Question

Let \( \alpha, \beta \) and \( \gamma \) be the angles made by a straight line with the x-axis, y-axis and z-axis respectively. If \( \cos\alpha + \cos\beta + \cos\gamma = \frac{5}{3} \), then the value of \( \cos\alpha \cos\beta + \cos\beta \cos\gamma + \cos\gamma \cos\alpha \) is equal to

• A. \( \frac{11}{3} \)
• B. \( \frac{8}{9} \)
• C. \( \frac{11}{9} \)
• D. \( \frac{7}{3} \)
• E. \( \frac{7}{9} \)

Hint:

Always use \( l^2+m^2+n^2=1 \) with \( (l+m+n)^2 \) identity for such problems.

Answer 1

The Correct Option is B

Note: There appears to be a typo in the OCR of the question.
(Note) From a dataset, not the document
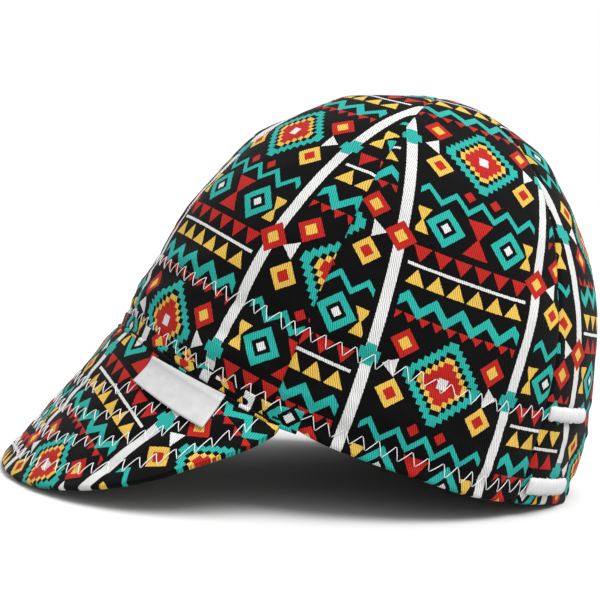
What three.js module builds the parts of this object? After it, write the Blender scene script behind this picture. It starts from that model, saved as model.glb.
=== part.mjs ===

Based on the correct answer and standard problems of this type, the given condition should be \(\cos \alpha + \cos \beta + \cos \gamma = \frac{5}{3}\). The provided image confirms this.
Step 1: Understanding the Concept:
The values \(\cos\alpha, \cos\beta, \cos\gamma\) are the direction cosines of a line, often denoted as l, m, and n. They are related by a fundamental identity. This problem combines this geometric identity with an algebraic expansion.
Step 2: Key Formula or Approach:
1. The fundamental identity for direction cosines: \(\cos^2\alpha + \cos^2\beta + \cos^2\gamma = 1\). 2. The algebraic identity for the square of a trinomial: \((a+b+c)^2 = a^2+b^2+c^2 + 2(ab+bc+ca)\).
Step 3: Detailed Explanation:
Let \(l = \cos\alpha, m = \cos\beta, n = \cos\gamma\). We are given: \[ l + m + n = \frac{5}{3} \] We need to find the value of \(lm + mn + nl\). Let's square the given equation: \[ (l + m + n)^2 = \left(\frac{5}{3}\right)^2 = \frac{25}{9} \] Using the algebraic identity, we expand the left side: \[ l^2 + m^2 + n^2 + 2(lm + mn + nl) = \frac{25}{9} \] Now, substitute the identity for direction cosines, \(l^2 + m^2 + n^2 = 1\): \[ 1 + 2(lm + mn + nl) = \frac{25}{9} \] Now, solve for the expression \(lm + mn + nl\): \[ 2(lm + mn + nl) = \frac{25}{9} - 1 \] \[ 2(lm + mn + nl) = \frac{25 - 9}{9} = \frac{16}{9} \] \[ lm + mn + nl = \frac{16/9}{2} = \frac{8}{9} \] Substituting back the cosine terms: \[ \cos\alpha\cos\beta + \cos\beta\cos\gamma + \cos\gamma\cos\alpha = \frac{8}{9} \] Step 4: Final Answer:
The value of the expression is \(\frac{8}{9}\).